How the engine runs your step

# src/tappass/pipeline/engine.py (simplified)
async def run_pipeline(phase, ctx, steps, configs, policy):
    for step in steps:
        if not configs[step.name].enabled:
            continue

        findings = await step.run(ctx, configs[step.name])
        ctx.detections.extend(findings)

        for f in findings:
            verdict = await policy.decide(step.name, f, ctx)
            ctx.policy_decisions.append(verdict)

            if verdict.action == "block":
                raise PolicyBlockError(step=step.name, reason=f.category)
            elif verdict.action == "redact":
                # Already applied by the step; policy just confirms
                pass
            # notify / allow — nothing extra

So a step returns Detection objects; the policy engine decides the action. The on_detection field on the step config is a hint the step uses to decide what to put in replacement — policy has the final say.

Testing a step

Three test layers. All live in tests/:

async def test_detect_pii_catches_email(fake_backend):
    ctx = PipelineContextFactory(user_message="Email me at alice@acme.com")
    step = DetectPIIStep(fake_backend)
    findings = await step.run(ctx, StepConfig(on_detection="redact"))

    assert findings == [
        Detection(category="pii.email", severity=Severity.WARN, ...)
    ]
    assert "alice@acme.com" not in ctx.user_message

async def test_pii_end_to_end(client, real_backend, seed_agent):
    response = await client.post(
        "/v1/chat/completions",
        headers={"Authorization": f"Bearer {seed_agent.api_key}"},
        json={
            "model": "gpt-4o-mini",
            "messages": [{"role": "user", "content": "ping alice@acme.com"}],
        },
    )
    # Fake provider returns 200 with the forwarded user content,
    # so we can check that the redacted version was what got sent.
    assert "alice@acme.com" not in response.json()["echoed_user_message"]
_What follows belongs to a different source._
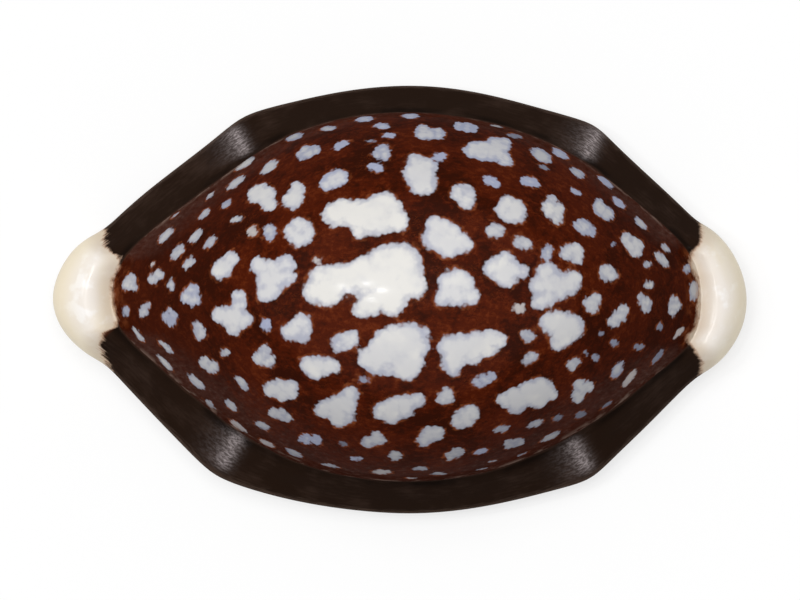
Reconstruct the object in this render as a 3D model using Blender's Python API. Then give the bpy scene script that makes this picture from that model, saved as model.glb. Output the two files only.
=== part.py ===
"""A serpent's-head cowrie shell, lying on its underside with its humped back up.

The shell is one piece of grown shell material, so it is one object.  Its skin is a
set of closed rings, lofted one to the next: they start at the crest of the back, run
down to the seam, over the thickened margin, under it along the flat underside, round
the toothed lips, through the slit between them, and end on the roof of the chamber.

Frame: +X points to the hind end, +Y to the side of the outer lip, +Z up.  The origin
is on the surface that the shell rests on, under the middle of its outline.
"""

import bmesh
import bpy
import numpy as np

MM = 0.001

# How finely the skin is faceted.
COLUMNS = 112
BACK_RINGS = 10

# Driving heights, in millimetres above the resting plane.
CROWN_Z = 15.6
SEAM_Z = 3.9
SEAM_Z_AT_ENDS = 3.75
EDGE_Z = 1.7
LIP_TOP_Z = 2.9
CHAMBER_FLOOR_Z = 3.2
WALL = 1.2

# Control points of the outline at the margin's widest line, in millimetres.  They go
# from the hind tip round the outer-lip side to the fore tip, and back on the other.
MARGIN = [
    (17.38, -0.05), (17.08, 1.5), (16.32, 2.83), (15.45, 3.62), (14.85, 3.88),
    (13.9, 4.85), (12.2, 6.4), (10.7, 7.8), (9.85, 8.68), (8.85, 9.05),
    (6.9, 9.6), (4.0, 10.4), (0.8, 10.8), (-2.6, 10.52), (-5.6, 9.83),
    (-7.35, 9.37), (-8.25, 8.88), (-9.3, 7.98), (-11.0, 6.68), (-12.8, 5.3),
    (-14.0, 4.22), (-14.75, 3.5), (-15.6, 3.08), (-16.45, 2.35), (-17.1, 1.2),
    (-17.36, 0.05), (-17.08, -1.1), (-16.4, -2.05), (-15.5, -2.8), (-14.7, -3.2),
    (-13.95, -4.0), (-12.5, -5.55), (-10.8, -7.3), (-9.6, -8.5), (-8.75, -9.0),
    (-7.2, -9.55), (-4.2, -10.32), (0.6, -10.84), (4.6, -10.32), (7.6, -9.53),
    (9.0, -9.15), (9.8, -8.75), (10.8, -7.75), (12.4, -6.25), (14.1, -4.5),
    (14.9, -3.8), (15.6, -3.4), (16.35, -2.72), (17.1, -1.5),
]

# Control points of the seam, where the back meets the margin, in the same order.
SEAM = [
    (15.05, 0.0), (14.95, 1.35), (14.3, 2.65), (12.9, 3.95), (11.1, 5.45),
    (9.2, 6.95), (7.0, 8.1), (4.2, 8.98), (0.8, 9.45), (-2.4, 9.2),
    (-5.2, 8.45), (-7.4, 7.2), (-9.4, 5.7), (-11.4, 4.25), (-13.1, 2.9),
    (-14.2, 1.5), (-14.45, 0.1), (-14.15, -1.3), (-13.0, -2.5), (-11.3, -3.95),
    (-9.4, -5.6), (-7.4, -7.05), (-5.1, -8.2), (-2.4, -8.93), (0.6, -9.15),
    (4.0, -8.8), (6.8, -7.75), (9.1, -6.5), (11.0, -5.2), (12.8, -3.7),
    (14.3, -2.5), (14.95, -1.3),
]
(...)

See Testing for the fixture plumbing.

Performance budget

Every step runs on every call. Budget: p95 under 5ms for anything in the pre-LLM phase unless it's I/O-bound (e.g., calls an external backend like Azure Content Safety).

For I/O steps:

Timeout strict: 2 seconds hard cap
On timeout: fail-open-to-audit (the event still lands, with a timeout category on the step)
Never block the response on retry loops

Common gotchas

Modifying the user message without returning a Detection. The redaction disappears in the audit trail. Always return a Detection with a replacement field so evidence is preserved.
Reading secrets from the context. ctx doesn't have the provider key — that's resolved by the gateway AFTER the pipeline. If your step needs a secret, it's a vault step or a backend with its own config.
Assuming a single message. ctx.messages is a list. Multi-turn conversations flow through. Scan all of them unless you have a reason not to.
Blocking on first detection. Steps should return all findings. Policy decides to short-circuit.
Forgetting to add the step to the default policy. Step registered but disabled everywhere. Add to config/policies/default.yaml too.

When NOT to add a new step

If the rule you want is per-request (a flag), it belongs in Governance Flags, not a step. Flags are per-call overrides on existing steps, not new logic.

If the rule is customer-specific, write it as a Rego override in config/policies/rego/<customer>.rego. Rego is where per-customer deviations live — steps are the platform's menu.